Undeterred, they moved ahead with their plan, and nearly two years after initially conceiving their idea, Other Half opened its doors on an unassuming side street in Carroll Gardens, draped in the shadow of the elevated Brooklyn Queens Expressway. 

Other Half saw the benefits of being within the very city consuming most of its beer: absolute freshness. “We have hundreds of accounts that are within five to ten miles of us," Monahan says. "We can hit ten accounts in less than hour.” This translates to some of the freshest beers available at the hundreds of bars scattered throughout the city. “Most bars could tap a beer that was in one of our tanks that morning,” he says. 

This is no small point as both Monahan and Richardson consider their IPAs fragile. They want customers to taste their beers as they themselves want to drink them. It becomes evident that these two are absolutely committed to high standards, even if it comes at a cost to their margins. “We know there’s a top to what we can charge. But if we want to make it and that’s how we want it to taste, we’re not going to cut back on quality or ingredients just to meet a price point, we’ll take the hit,” Monahan says.

We know there’s a top to what we can charge. But if we want to make it and that’s how we want it to taste, we’re not going to cut back on quality or ingredients just to meet a price point, we’ll take the hit.

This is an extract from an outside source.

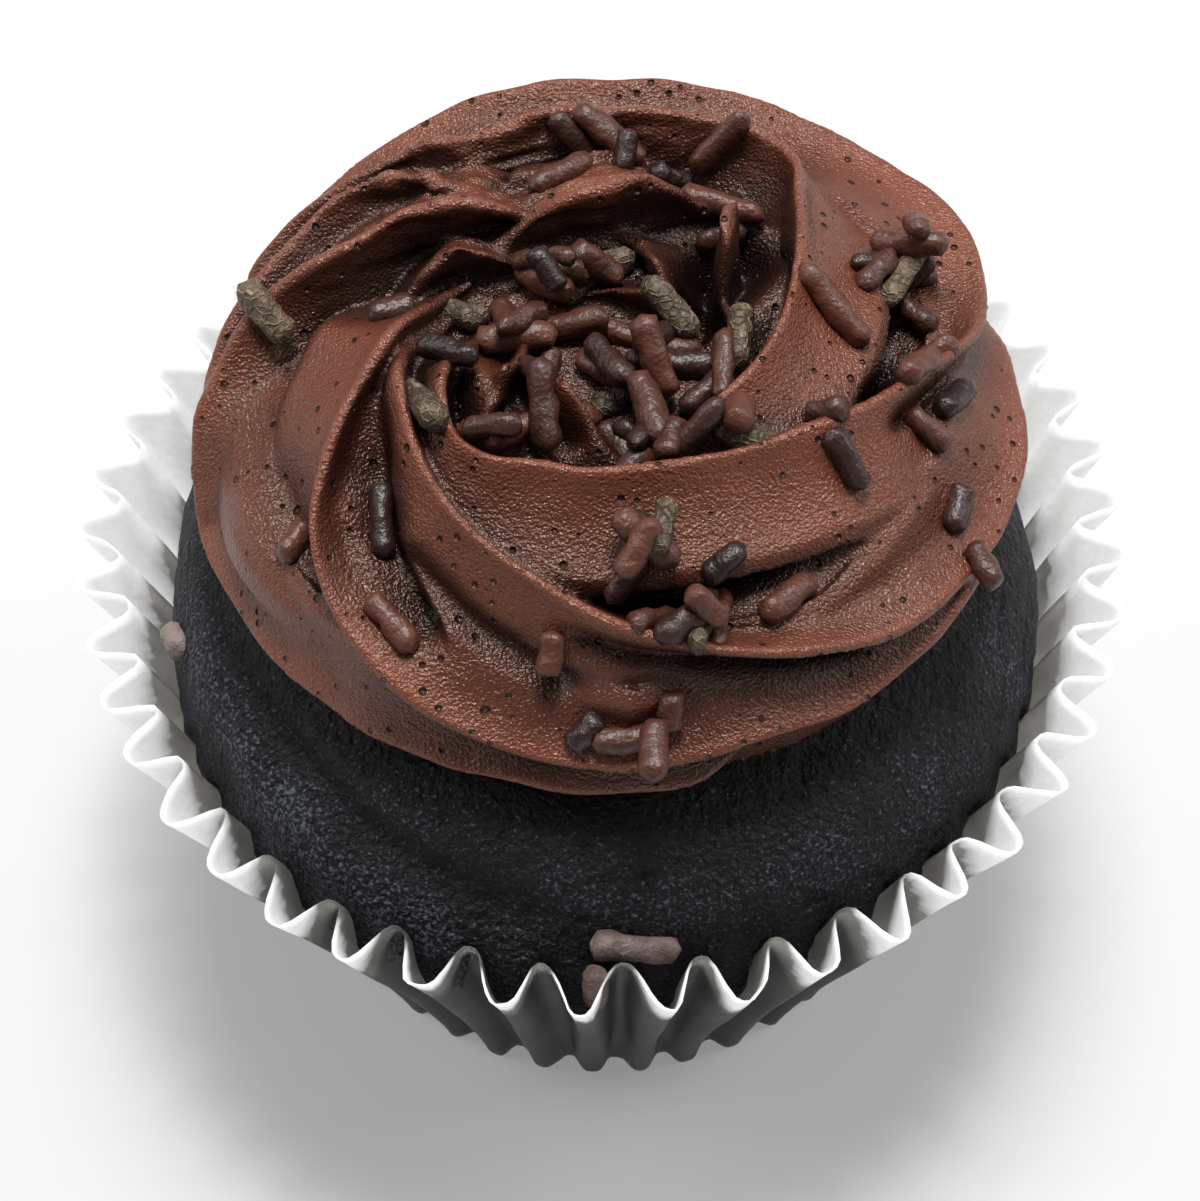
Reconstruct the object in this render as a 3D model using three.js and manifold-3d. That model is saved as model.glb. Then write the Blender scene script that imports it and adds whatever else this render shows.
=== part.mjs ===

Mention top food cities and New York is usually in the conversation. Foodies can rattle off the names Per Se, Le Bernardin and Eleven Madison Park as quickly as beer geeks can rattle off Cantillon, Hill Farmstead and Jester King. With Monahan’s culinary background, how Other Half navigates and works with the restaurant scene is always a consideration. Truth is, wine has always dominated fine dining, but that tide is shifting with more and more restaurants pairing interesting beers with meals. The challenge, however, is volume. Bars can burn through kegs in no time, but not necessarily so in restaurants. People don’t go to restaurants because of the tap list. But that hasn’t stopped Other Half from pursuing this angle. “We’ve really wanted to be in some of the nicer spots...we’re in the Andrew Carmellini restaurants, Danny Meyer, we’re going to have some stuff in Per Se.” 

If volume consumption is a concern at restaurants, one place that isn’t an issue is in a brewery tasting room. Other Half was never supposed to have a tap room. When their lease was signed, it wasn’t possible for breweries to sell their beer for consumption on premise. But thanks to a law change, the pair knew they’d need to carve out at least a small nook in order to interface with their customers. On any given day, particularly weekends, their tiny room is bustling with a healthy din of conversation and the clink of glasses. It’s not the largest tap room in the country, but that hasn’t prevented crowds from testing its capacity.

“People complain about the size of it, but we can’t control that; we never anticipated having it,” Monahan says. And while this might be taken for granted in other cities, the fact that it wasn’t possible until very recently dramatically changes New York City in terms of a destination for beer folk. “I feel like, in New York City, you could spend an entire weekend going to breweries, you couldn’t do that ten years ago.” 

Other Half’s rise is not that dissimilar from your favorite rising indie band. Word of mouth has been their greatest, if not their only, form of marketing. For a small brewery, profits are often necessarily funneled back into equipment and raw materials, leaving very little for any sort of formal marketing budget. And that’s exactly why making a quality product is crucial to an upstart brewery. Produce a good beer and you can pretty much anticipate the chatter. Beer folk have a way of getting the word out. It’s the perfect model. Conversely, brew a bad beer and, well, best of luck. From the outset, Other Half relied solely one word-of-mouth. Conversations with local buyers at craft bars led to a tap handle here and there from “that new brewery in Brooklyn.” Jump forward some 18 months later and you can anticipate standing in line on a release day to score some of their coveted cans of Green Diamonds, All Green Everything, and their very popular single hop series of IPAs. 

I feel like, in New York City, you could spend an entire weekend going to breweries, you couldn’t do that ten years ago.

Luckily for me, it’s not a release day, and it’s before tap room hours, so without difficulty, I enjoy a bit from the most recent of the single hop IPAs, Mosaic. I thought it would be impossible to top the Nelson and Citra they canned, but something about the Mosaic is just plain working. Sparkling gold in color, with tons of tropical fruit notes wafting out of the top of the tulip glass, it’s an infinitely drinkable seven percent ABV brew. While offerings like Green Diamonds and All Green Everything are their huge hop bombs and the ones that get folks talking, it’s the single hop versions that I feel really showcase the expertise Other Half brings to the table.

In roughly two years, Other Half has risen from upstart to frequently being pegged as the best brewery in New York, and are often in the conversation for best new brewery, period, in the country. It’s a pretty meteoric rise, one that’s all the more impressive when you consider the pace at which new breweries open, crowding the field and all clamoring for that sort of notoriety. Not bad for a relatively small place, housed behind an unadorned facade, surrounded by the monstrosity that is New York City. In an unforgiving city that can easily choke the life out of a new business, Other Half has thrived, and has done so on merit. Oh, and about that “green” naming convention...All Green Everything, Green Diamonds, G Is For Green, etc...I couldn’t resist asking the meaning. There must be some well-conceived marketing thrust, labored over in small room lit by only a single desk lamp. Richardson allays this notion with a succinct reply; “It’s simple. Hops are green.” And in a way, that sums up Other Half. No elaborate plot, just the simple, earnest goal of making great beer.